A year after that, he would win the DFB Pokal, the first trophy of his career, in his last game with Dortmund. Tuchel left his role after months of disagreements with board and players alike but his role in changing the culture was important. Once again, he had a better record than Klopp, albeit in a much shorter time and different context. Another sabbatical followed, before a return to management with Paris Saint-Germain.
Photo: Tobias Schwarz / AFP Photo
Now, after a year of dominance in France, heartbreak against Manchester United and the never-ending desire of doing well in the Champions League, Tuchel and his PSG superstars have a week in Lisbon that could say plenty. Atalanta were deservedly beaten, although it took a while to get there, and RB Leipzig await.
Julian Nagelsmann, the current RB Leipzig coach and great friend of Tuchel, was doing his coaching badges when he first linked with the current PSG boss – it was Tuchel that gave him a gleaming recommendation and the pair have shared a positive relationship since. They’ve had similar paths in their careers: both played as defenders, both had their playing careers cut down by injury, both became coaches in their 20s and they’re both protégés of Rangnick.
For Tuchel, the Champions League is a must. He’s delivered it all domestically and after about a decade of heavy investment, PSG need the biggest prize in Europe. The next week in Lisbon is crucial not just for the club, but for the coach as well.

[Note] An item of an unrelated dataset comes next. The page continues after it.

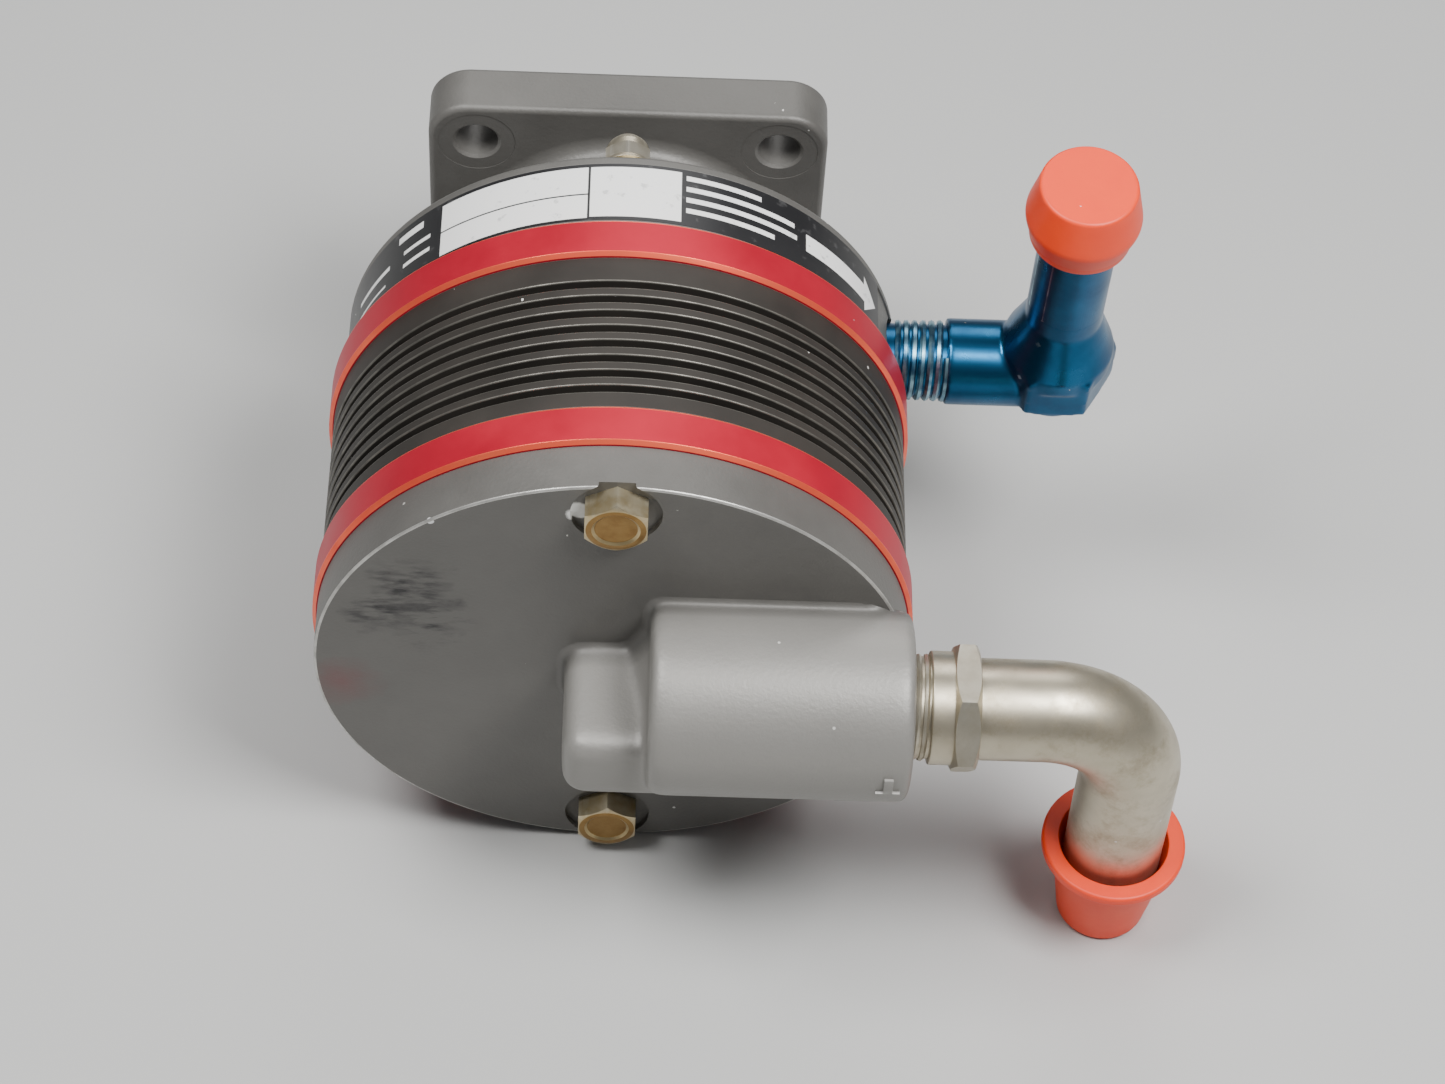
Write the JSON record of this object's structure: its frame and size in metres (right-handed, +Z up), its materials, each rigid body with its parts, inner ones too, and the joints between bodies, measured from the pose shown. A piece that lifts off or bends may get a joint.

They’ve wiped out questions of their poor mentality by getting to this stage for the first time in over two decades, now, they need to take the next step. The next week is the culmination of a long journey – from heartbreak as a player to a steady rise up the coaching ladder and now two wins away from being a European champion.
Tuchel has succeeded Klopp at two jobs. Now, whether he can follow the Liverpool boss on the Champions League winners’ roll of honour remains to be seen.